Reproduce the material that follows, please, but only from its first line to the line containing "wandering = nodes.drift(place, GRAIN_DRIFT_SCALE, GRAIN_DRIFT)", inclusive.
# Start of Given material
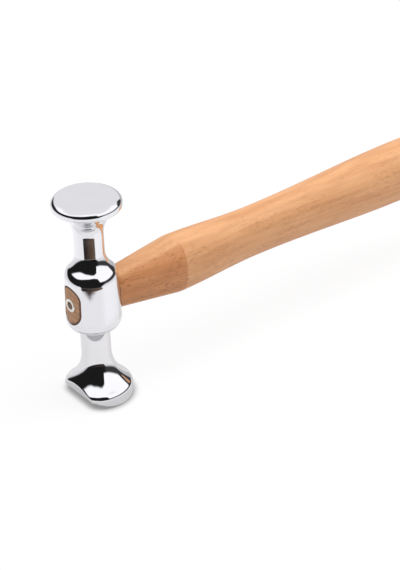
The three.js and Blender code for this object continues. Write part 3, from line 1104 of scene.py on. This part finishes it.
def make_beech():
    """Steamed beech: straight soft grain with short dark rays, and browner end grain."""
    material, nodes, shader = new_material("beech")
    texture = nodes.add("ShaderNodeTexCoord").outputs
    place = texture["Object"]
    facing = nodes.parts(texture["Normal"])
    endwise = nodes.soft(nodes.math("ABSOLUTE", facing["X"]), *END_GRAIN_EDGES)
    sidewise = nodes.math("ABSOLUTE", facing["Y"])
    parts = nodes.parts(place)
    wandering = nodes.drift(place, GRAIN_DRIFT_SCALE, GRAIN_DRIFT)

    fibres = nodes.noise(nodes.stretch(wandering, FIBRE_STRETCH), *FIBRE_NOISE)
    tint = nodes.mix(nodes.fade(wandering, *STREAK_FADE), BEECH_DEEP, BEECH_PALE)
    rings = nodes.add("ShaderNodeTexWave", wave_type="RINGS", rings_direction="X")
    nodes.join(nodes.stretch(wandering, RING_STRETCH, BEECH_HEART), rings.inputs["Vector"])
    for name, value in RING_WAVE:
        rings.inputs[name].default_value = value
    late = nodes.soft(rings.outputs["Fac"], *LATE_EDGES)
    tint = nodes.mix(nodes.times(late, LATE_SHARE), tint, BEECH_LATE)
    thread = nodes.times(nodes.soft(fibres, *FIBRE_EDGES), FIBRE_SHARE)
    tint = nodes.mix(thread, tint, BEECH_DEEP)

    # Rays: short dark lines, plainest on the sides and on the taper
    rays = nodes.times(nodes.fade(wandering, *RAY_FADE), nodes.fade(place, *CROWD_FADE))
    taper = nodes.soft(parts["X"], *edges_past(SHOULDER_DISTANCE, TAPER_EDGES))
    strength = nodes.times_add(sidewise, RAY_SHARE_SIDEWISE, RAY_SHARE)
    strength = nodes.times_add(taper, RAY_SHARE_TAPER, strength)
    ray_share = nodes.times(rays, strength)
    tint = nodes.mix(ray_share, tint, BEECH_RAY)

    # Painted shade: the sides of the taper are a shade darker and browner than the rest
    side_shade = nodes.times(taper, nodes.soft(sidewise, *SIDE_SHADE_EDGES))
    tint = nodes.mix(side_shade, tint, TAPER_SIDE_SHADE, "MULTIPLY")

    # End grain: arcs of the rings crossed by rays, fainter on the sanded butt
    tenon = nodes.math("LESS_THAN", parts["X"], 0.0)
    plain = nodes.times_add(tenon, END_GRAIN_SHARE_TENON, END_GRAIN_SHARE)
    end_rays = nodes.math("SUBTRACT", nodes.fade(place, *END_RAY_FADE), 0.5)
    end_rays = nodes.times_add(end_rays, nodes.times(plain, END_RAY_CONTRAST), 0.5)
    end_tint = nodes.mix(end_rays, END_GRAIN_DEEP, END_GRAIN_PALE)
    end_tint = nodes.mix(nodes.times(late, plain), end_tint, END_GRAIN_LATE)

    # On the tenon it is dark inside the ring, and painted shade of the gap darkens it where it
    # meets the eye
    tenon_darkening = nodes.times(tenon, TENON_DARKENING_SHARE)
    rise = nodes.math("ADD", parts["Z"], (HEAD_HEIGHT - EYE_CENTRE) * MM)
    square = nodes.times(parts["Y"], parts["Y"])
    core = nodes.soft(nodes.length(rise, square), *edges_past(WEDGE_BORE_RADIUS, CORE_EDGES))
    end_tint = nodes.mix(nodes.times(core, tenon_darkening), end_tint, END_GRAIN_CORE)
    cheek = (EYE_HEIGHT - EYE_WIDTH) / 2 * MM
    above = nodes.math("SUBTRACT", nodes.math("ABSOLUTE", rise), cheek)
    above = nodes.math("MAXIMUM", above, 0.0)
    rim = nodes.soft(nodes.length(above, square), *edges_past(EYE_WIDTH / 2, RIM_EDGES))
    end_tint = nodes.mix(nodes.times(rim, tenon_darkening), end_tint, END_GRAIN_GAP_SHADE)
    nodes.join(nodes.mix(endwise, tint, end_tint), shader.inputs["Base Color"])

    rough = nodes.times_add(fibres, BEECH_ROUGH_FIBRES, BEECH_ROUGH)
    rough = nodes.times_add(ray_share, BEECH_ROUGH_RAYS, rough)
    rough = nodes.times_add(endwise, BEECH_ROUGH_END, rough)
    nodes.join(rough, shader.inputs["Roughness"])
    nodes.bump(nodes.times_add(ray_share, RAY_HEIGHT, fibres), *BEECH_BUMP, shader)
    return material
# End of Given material
__Solution for this problem__:
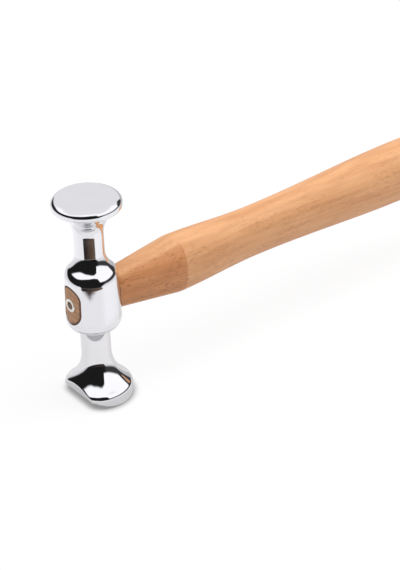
The three.js and Blender code for this object continues. Write part 3, from line 1104 of scene.py on. This part finishes it.
def make_beech():
    """Steamed beech: straight soft grain with short dark rays, and browner end grain."""
    material, nodes, shader = new_material("beech")
    texture = nodes.add("ShaderNodeTexCoord").outputs
    place = texture["Object"]
    facing = nodes.parts(texture["Normal"])
    endwise = nodes.soft(nodes.math("ABSOLUTE", facing["X"]), *END_GRAIN_EDGES)
    sidewise = nodes.math("ABSOLUTE", facing["Y"])
    parts = nodes.parts(place)
    wandering = nodes.drift(place, GRAIN_DRIFT_SCALE, GRAIN_DRIFT)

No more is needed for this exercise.